As one of the people who handles the technical part of the interviews for my organization, I try to compensate for this. I want to provide an environment that at least does not exacerbate the inherent stress of the situation, and give candidates time to take breaks to center themselves if necessary. And I try, when evaluating the results, to control for candidates’ panic level. This has meant taking a few “leaps of faith”, where it was hard to see their technical skill through the fog of their anxiety but we hired them anyway. And those people have turned out great.
posted by Jpfed at 8:57 PM on February 21

I think I know a fourth solution to the duplicate number problem:

Starting with zero, xor that with each number in the array, then xor that with each of the numbers between 1 and n inclusive. You’ll be left with the duplicated number, which is the only one that got xor’ed three times instead of only twice. Because, as apparently all programmers know, integers with xor are a commutative group where every element is its own inverse and the identity element is zero.

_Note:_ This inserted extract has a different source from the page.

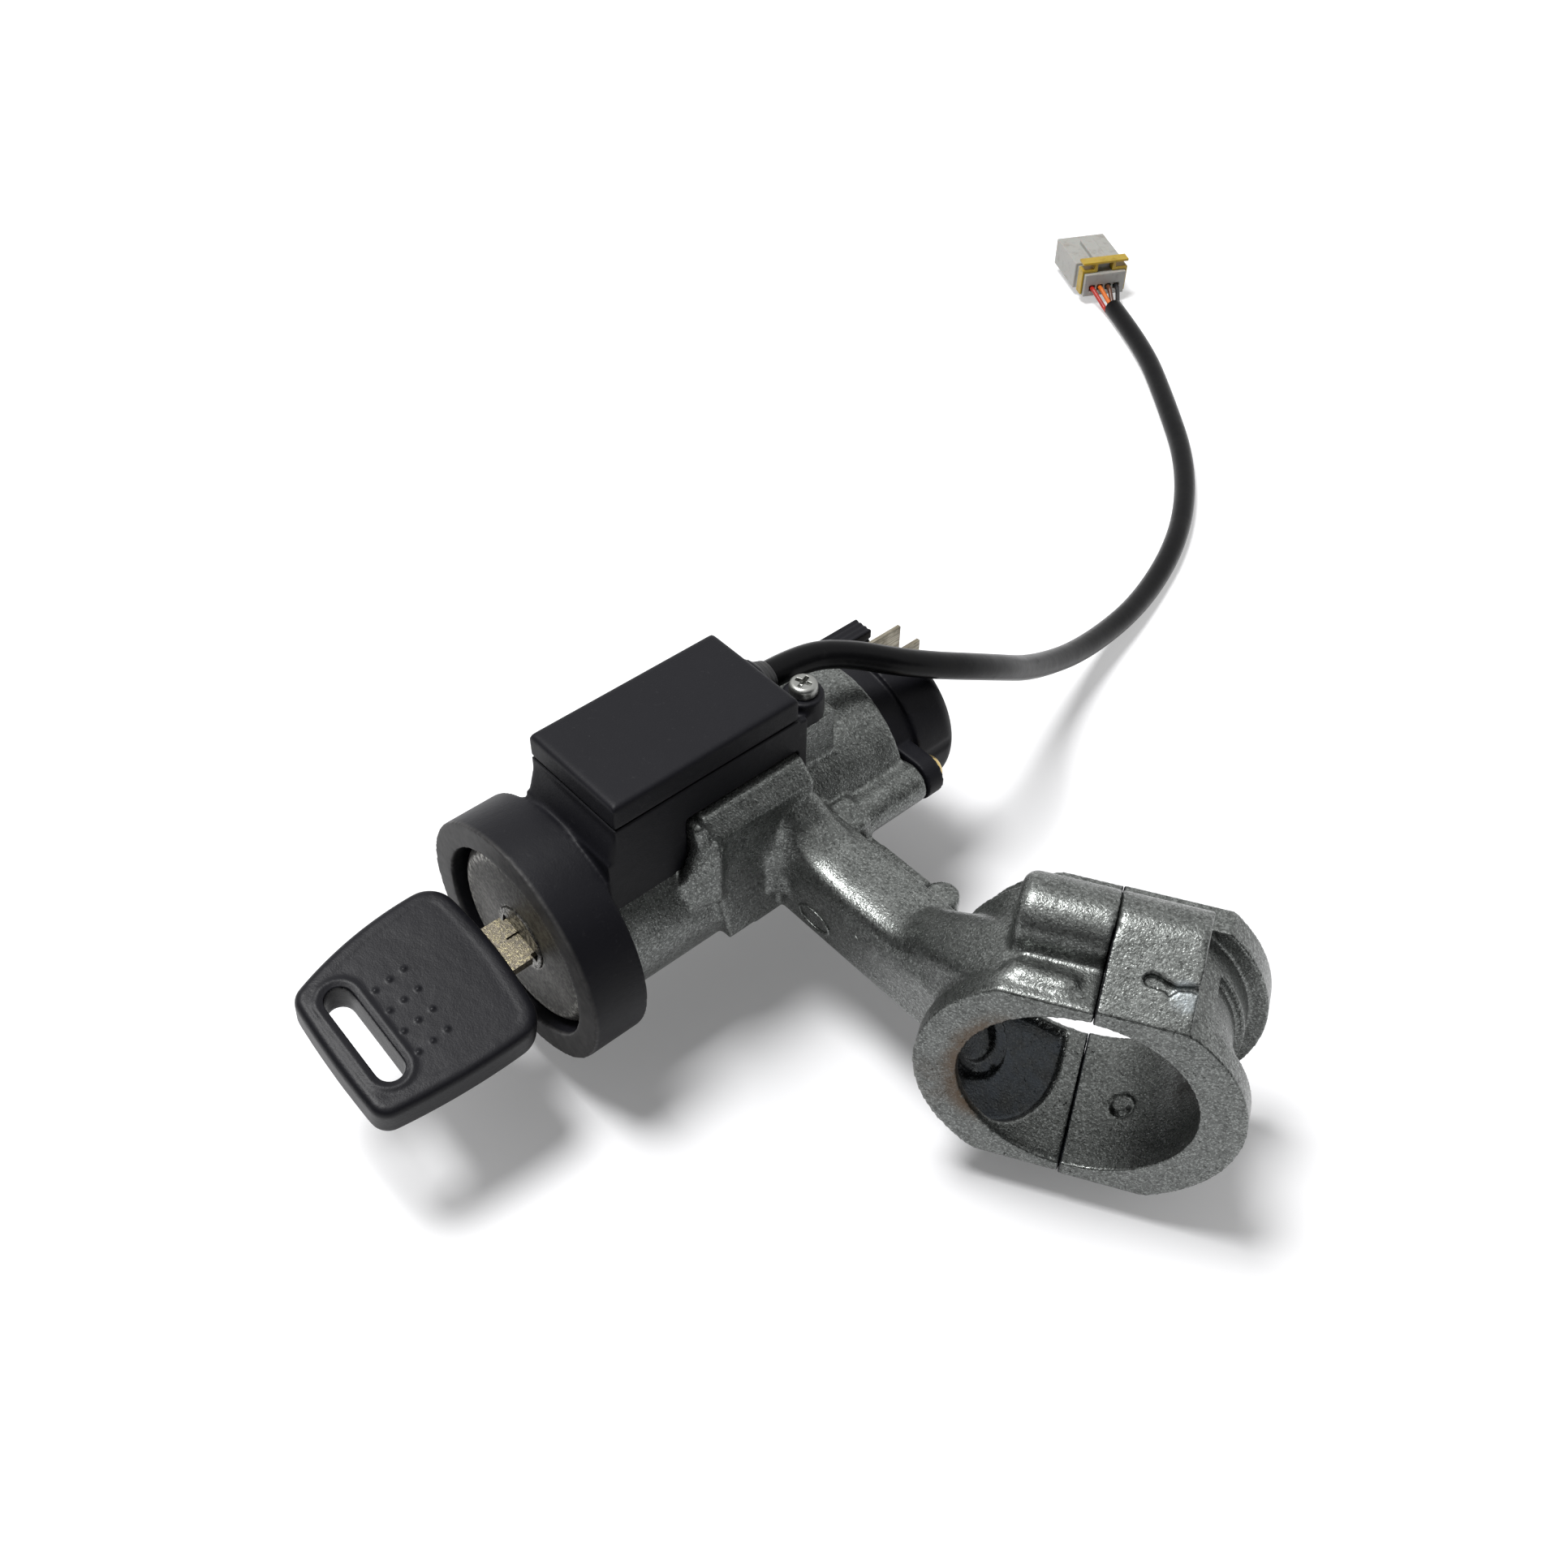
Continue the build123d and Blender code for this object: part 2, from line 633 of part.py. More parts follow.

My wife assures me that real programmers don’t do this kind of stunt at work, but you can bet she practiced it at home while she was looking for a job.
posted by meaty shoe puppet at 9:10 PM on February 21

I think I know a fourth solution to the duplicate number problem

FYI, I think this only works when the duplicated number appears an even number of times. Some variations of this problem specify that the duplicated number appears exactly twice while every other number appears exactly once. This version only says that a single number is duplicated but allows for multiple duplications (e.g.: every single number in the array could be the same).
posted by mhum at 9:25 PM on February 21

Whoops, you’re right. I assume she was practicing the variation you describe.